Verification and Testing
Run both services against a local collector and fire one event, then assert the trace joined correctly. A focused integration test extracts the context the producer would send and confirms the trace ID matches:
from opentelemetry.propagate import inject, extract
from opentelemetry import trace
def test_traceparent_round_trips():
tracer = trace.get_tracer("test")
with tracer.start_as_current_span("producer") as producer:
headers = {}
inject(headers)
assert "traceparent" in headers
producer_trace_id = producer.get_span_context().trace_id
ctx = extract(headers)
# The extracted span context carries the producer's trace id.
span_ctx = trace.get_current_span(ctx).get_span_context()

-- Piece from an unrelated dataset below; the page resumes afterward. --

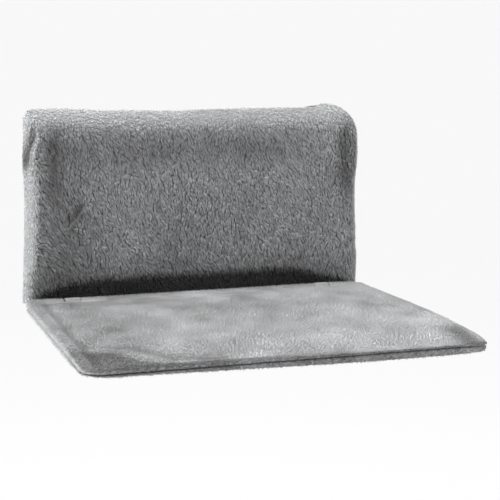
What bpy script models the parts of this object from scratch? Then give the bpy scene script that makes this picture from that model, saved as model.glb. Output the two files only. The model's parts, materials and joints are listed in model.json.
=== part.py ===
"""A padded pet bed that hangs on a radiator.

A tube frame in a plush sleeve stands against the radiator and hangs on two
adjustable hooks. A second frame in a plush sleeve is the platform: its rear
rod turns in brackets on the first frame, and two levers under the back's
lowest tube hold it level. The origin is the middle of the radiator's top
front edge, +Z is up and the bed reaches out along -Y.
"""

import math

import bmesh
import bpy
from mathutils import Vector

# Clearances
GAP = 0.0003                    # between two pieces that touch
SOFT_GAP = 0.0009               # between a cover and the foam inside it
RUNNING_GAP = 0.0004            # round the zip slider
CUT_PAST = 0.010                # how far a cutter reaches past what it cuts

# Overall sizes
PLATFORM_HALF_WIDTH = 0.232
PLATFORM_FRONT = -0.415         # front edge, from the radiator's face
PLATFORM_TOP = -0.2145          # rim of the platform, below the radiator's top
PLATFORM_CORNER = 0.030
BACK_INSET = 0.0075             # the back's side lies this far inside the platform's
BACK_TOP = 0.030                # top edge of the back, above the radiator's top
BACK_CORNER = 0.028
BACK_BELOW = 0.0015             # lower edge of the back, below the platform's rim

# Back sleeve: plush front panel and plain rear lining
COVER = 0.0045
LINING = 0.002
REAR_CLEARANCE = 0.0025         # lining to the radiator's face
REAR_ROUND = 0.008
REAR_HEM = 0.004                # flat band of plush behind the rear edge
SIDE_ROUND = 0.022
TOP_ROUND = 0.0195
BOTTOM_FLARE = 0.0065           # each side stands out this far at the bottom
SHOULDER_BULGE = 0.002
SHOULDER_HEIGHT = 0.80          # share of the back's height
SHOULDER_SPREAD = 0.12          # share of the height over which the bulge fades
TOP_DIP = 0.003                 # the top edge sinks this far in the middle
DIP_SHARES = (0.45, 0.80)       # of the half width, where it rises again
PUFF_RISE = 0.005               # puffed corner on the right
PUFF_FROM_SIDE = 0.0465
PUFF_WIDTH = 0.024
ROLL_TAPER = 0.063              # height over which a side roll fills out
ROLL_SLOPE = 0.030              # width of the slope from a roll to the middle
ROLL_CREST = 0.004              # a side slope ends this far inside the tube's centre
BAND_CREST = 0.002              # and the top one this far below it

# Back frame
TUBE_R = 0.005
TUBE_BEND = 0.025
BACK_WIRE_R = 0.002
BACK_WIRES = 4
SIDE_FOAM_R = 0.017
TOP_FOAM_R = 0.015
TOP_SLACK = 0.0020
TOP_FOAM_SHORT = 0.020          # the top foam stops this far before each bend
FOAM_ABOVE_TAPER = 0.003        # the side foam starts this far above a roll's taper
SIDE_FOAM_ARC = (-170.0, 118.0)  # degrees; the slot lets the cross wires reach the tube
TOP_FOAM_ARC = (60.0, 285.0)    # the slot lets the brackets' plates pass
PAD = 0.0065
PAD_CORNER = 0.008
PAD_ABOVE_TUBE = 0.008
TOP_WIRE_RISE = 0.007           # highest wire above the lower end of the plates
LOW_WIRE_DROP = 0.030           # lowest wire below the side foam
TUBE_BELOW_PIVOT = 0.005

# Platform frame and filling
ROD_R = 0.004
ROD_ROOM = 0.0005               # above and below the rod inside the sleeve
PLUSH = 0.0025
EDGE_TO_ROD = 0.0093            # seam edge to the rod's centre
REAR_BEND = 0.014
PLATFORM_WIRE_R = 0.002
PLATFORM_WIRES = 5
WIRE_TO_PIVOT = 0.0636          # rearmost wire, in front of the pivot
WIRE_TO_FRONT = 0.070           # foremost wire, behind the front edge
BOARD = 0.0025
BOARD_ROOM = 0.0007
BOARD_SHORT = 0.007             # the board stops this far in front of the rear rod
FOAM = 0.0024
FOAM_INSET = 0.037
FOAM_CORNER = 0.020
CROWN = 0.0025
SEAM_GAP = 0.0003
WRAP_STEP = 0.00015             # the rear wrap lies this far below the panel's face
WRAP_LAP = 0.004                # and runs this far into the panel
WRAP_ROOM = 0.0015              # beside a hinge's bush
LIP_START = -72.0               # degrees round the lip where each panel begins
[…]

assert span_ctx.trace_id == producer_trace_id
You can also verify on the wire with curl and inspect that your handler logs the same trace ID it received:
curl -X POST http://localhost:8000/webhooks \
-H 'Content-Type: application/json' \
-H 'traceparent: 00-0af7651916cd43dd8448eb211c80319c-b7ad6b7169203331-01' \
-d '{"type":"payment.succeeded"}'
Failure Modes and Gotchas
- Forgetting to set the W3C propagator. OpenTelemetry’s default propagator may differ across SDK versions; if producer and consumer disagree, the header is written in one format and silently ignored in the other. Call
set_global_textmap(TraceContextTextMapPropagator())on both. - A proxy or CDN stripping the header. Some edges drop unknown headers. Confirm
traceparentsurvives the full path; if it is stripped, allowlist it at the proxy. - Spans never exported because the process exits first. With
BatchSpanProcessor, short-lived dispatch workers can exit before the batch flushes. Callprovider.shutdown()on graceful exit, or use a span processor with a short schedule delay for low-volume workers. - Re-delivered events looking like duplicate traces. A retried delivery should be a new span on the original trace. Combine this with idempotency in webhooks so duplicate handling is observable rather than silent.